It’s hardly an exaggeration to say that dark matter is one of the biggest mysteries in the universe. Cosmologists haven’t directly observed the stuff, but based on measurements of baryonic matter—the type we can see—it is thought that about 27 percent of the universe is made up of dark matter.
The leading theories about the structure of the universe describe dark matter as a particle that acts like a sort of galaxy starter. The basic idea is that dark matter particles gravitationally attract hydrogen atoms until they are dense enough to form stars. To exert this kind of gravitational influence, however, there has to be far more dark matter in a galaxy than ‘ordinary,’ baryonic matter.
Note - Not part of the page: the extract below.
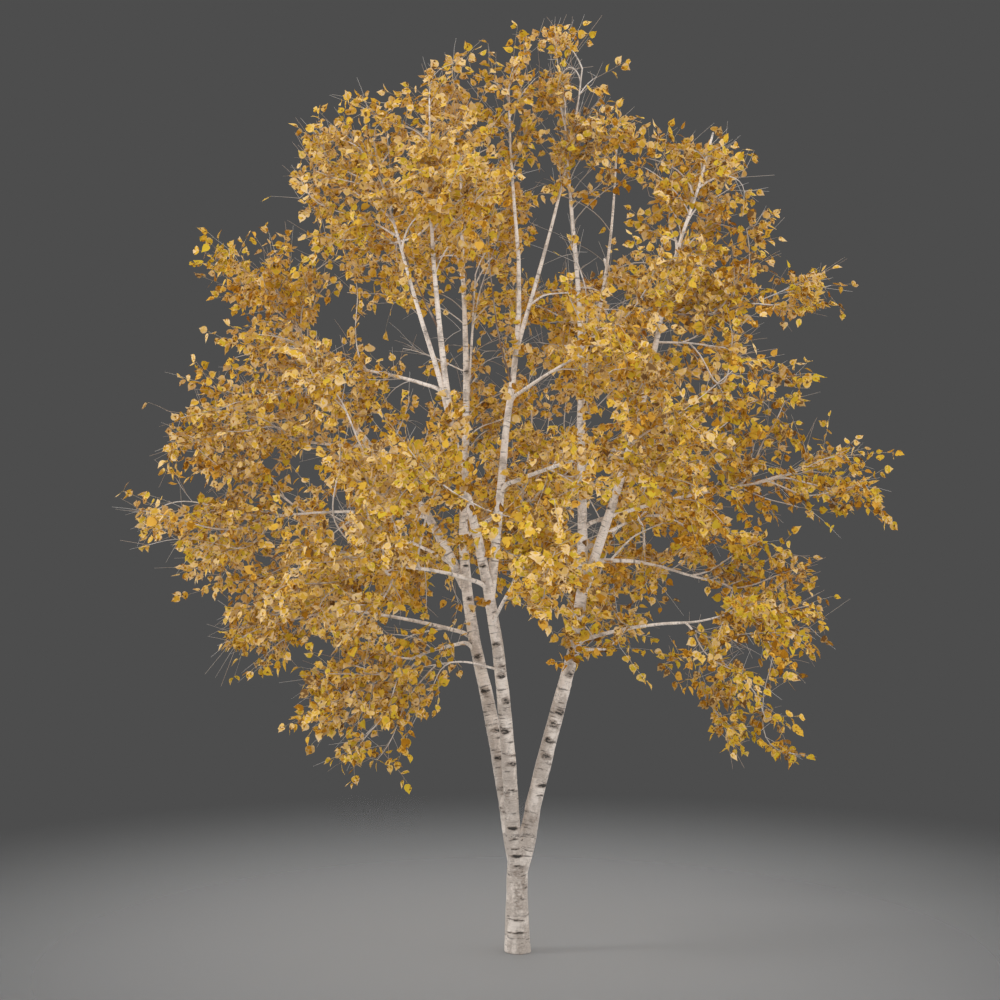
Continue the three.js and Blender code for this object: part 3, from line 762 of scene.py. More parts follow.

And that’s exactly why the recent discovery of NGC1052-DF2 is so puzzling. This galaxy hardly has any dark matter at all, which has lead astronomers to wonder how it could have possible formed in the first place. It’s the only galaxy of its kind that has ever been observed and may have huge implications for theories of dark matter particles and galactic formation.
“Dark matter is not something we thought was optional for a galaxy to have,” Pieter van Dokkum, an astronomer at Yale university who helped discover DF2, told me on the phone. “We really thought dark matter is the skeleton upon which everything else in the universe is built. Seeing a galaxy without it suggests maybe there’s other ways of building galaxies that don’t require dark matter.”